Heat pumps represent another front. A modern heat pump delivers three to four units of heat for every unit of electricity consumed. Powered by solar electricity, a heat pump is dramatically cheaper to operate than a gas boiler, even in cold climates. European heat pump sales surged in 2022 following the gas price spike triggered by Russia’s invasion of Ukraine, though they’ve since moderated as gas prices partially recovered. The long-term trajectory, however, is clear. As electricity costs fall and gas infrastructure ages, electrified heating will win on economics alone.
So where does this leave us? In a world where the dominant energy technology is a semiconductor — the silicon solar cell — rather than a combustion process. Where energy storage is electrochemical rather than geological. Where the fundamental economics of energy are governed by manufacturing learning curves rather than resource extraction costs.
This is a world of abundance, not scarcity. Solar radiation hitting the Earth’s surface in a single hour contains more energy than humanity uses in an entire year. The constraint has never been the resource. It’s been the cost of converting that resource into useful energy. That constraint is dissolving.

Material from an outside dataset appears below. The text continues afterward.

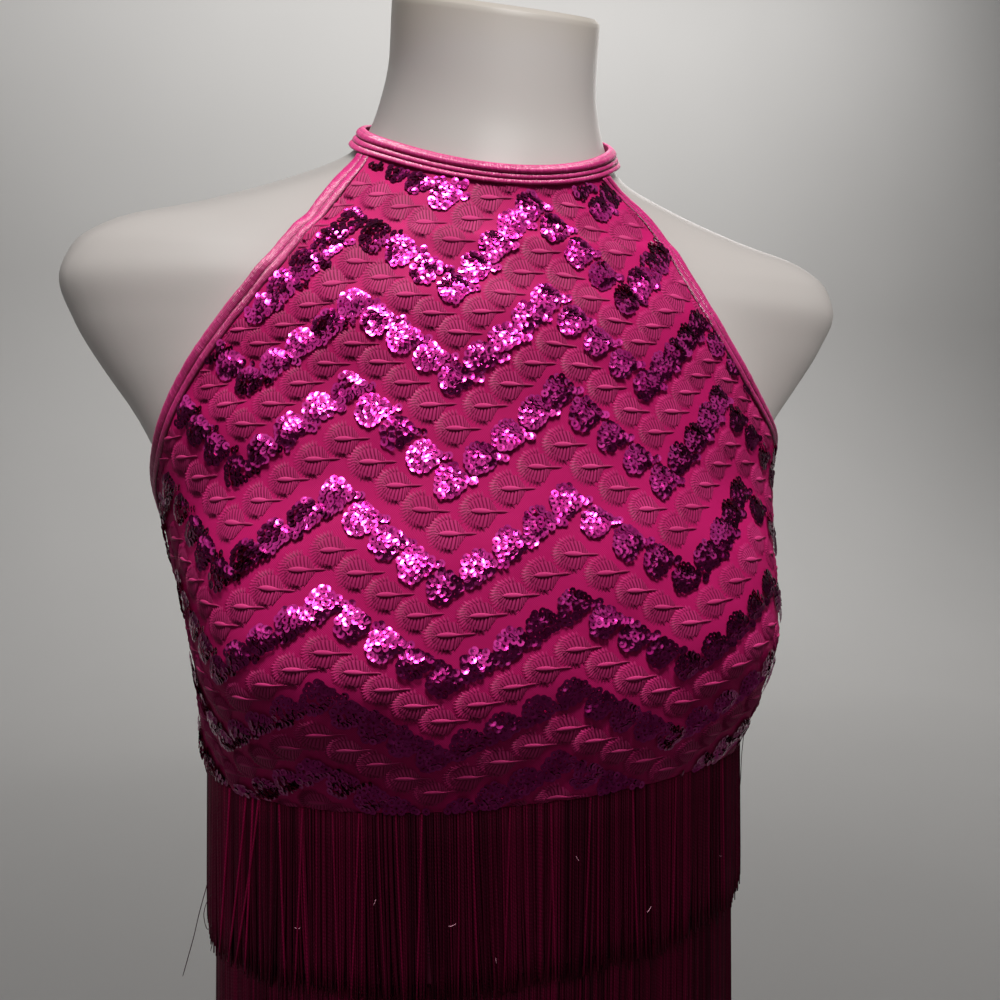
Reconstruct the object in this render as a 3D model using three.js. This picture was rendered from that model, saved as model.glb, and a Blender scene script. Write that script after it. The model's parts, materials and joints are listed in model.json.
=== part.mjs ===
// Halter-neck jazz dance top with two tiers of fringe, on a limbless dress form.
// Millimetres. +Z up, the front faces -Y, +X is the viewer's right.
// The origin is at the middle of the dress form's flat base.
//
// Form and cloth are both lofts of level rows. A row is an oval (half width,
// front depth, back depth, two roundness powers) joined smoothly with a flatter
// shoulder oval, and it may tip forward (tilt = rise per millimetre of depth),
// as the rows do towards the leaning neck. A point on a loft is given by its
// angle round the body from the front centre (positive towards +X) and its row
// height, with an offset outwards.

import * as THREE from 'three';

// ---- driving sizes -------------------------------------------------------
const HEM_ROW = 306.5;         // hem of the sequinned cloth at the front centre
const HEM_RISE = 3.0;          // how far the hem climbs to the sides
const HEM_SKEW = 3.6;          // how far it climbs towards +X
const LOW_RISE = 5.0;          // the same for the fringe ends
const LOW_SKEW = 6.0;
const WALL = 1.5;              // bodice cloth: net, embroidery and knit lining
const SEAM_GAP = 0.3;          // clear space between sewn pieces
const SIDE_SEAM = 92;          // angle of both side seams
const NECK_ROW = 581.6;        // row of the neck seam at the front centre
const NECK_RISE = 5.0;         // how far the neck seam climbs to the sides
const NECK_SKEW = 2.6;         // how far it climbs towards +X
const BAND_HEIGHT = 8.2;       // neck band, along the rows
const BINDING_WIDTH = 8.0;     // armhole and back binding
const BINDING_TOP = 0.9;       // binding, outside the cloth surface
const BINDING_UNDER = 1.9;     // binding, behind the cloth surface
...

Not evenly. Not without disruption. Not without losers. Fossil fuel workers, petrostates, utilities that bet wrong, manufacturers that moved too slowly — all will bear costs. The transition will be messy, politically contentious, and unevenly distributed across geographies and income levels.
But the learning curves don’t care about politics. They don’t care about lobbying or legacy infrastructure or sunk costs. They just keep grinding prices down, doubling after doubling, year after year. And every year that passes, the window for competing technologies to catch up narrows further.
The sun is eating the energy system. The batteries are helping it digest.
The only real question left is how fast the rest of the world’s institutions — grids, markets, regulations, trade policies — can adapt to a reality that the technology has already decided.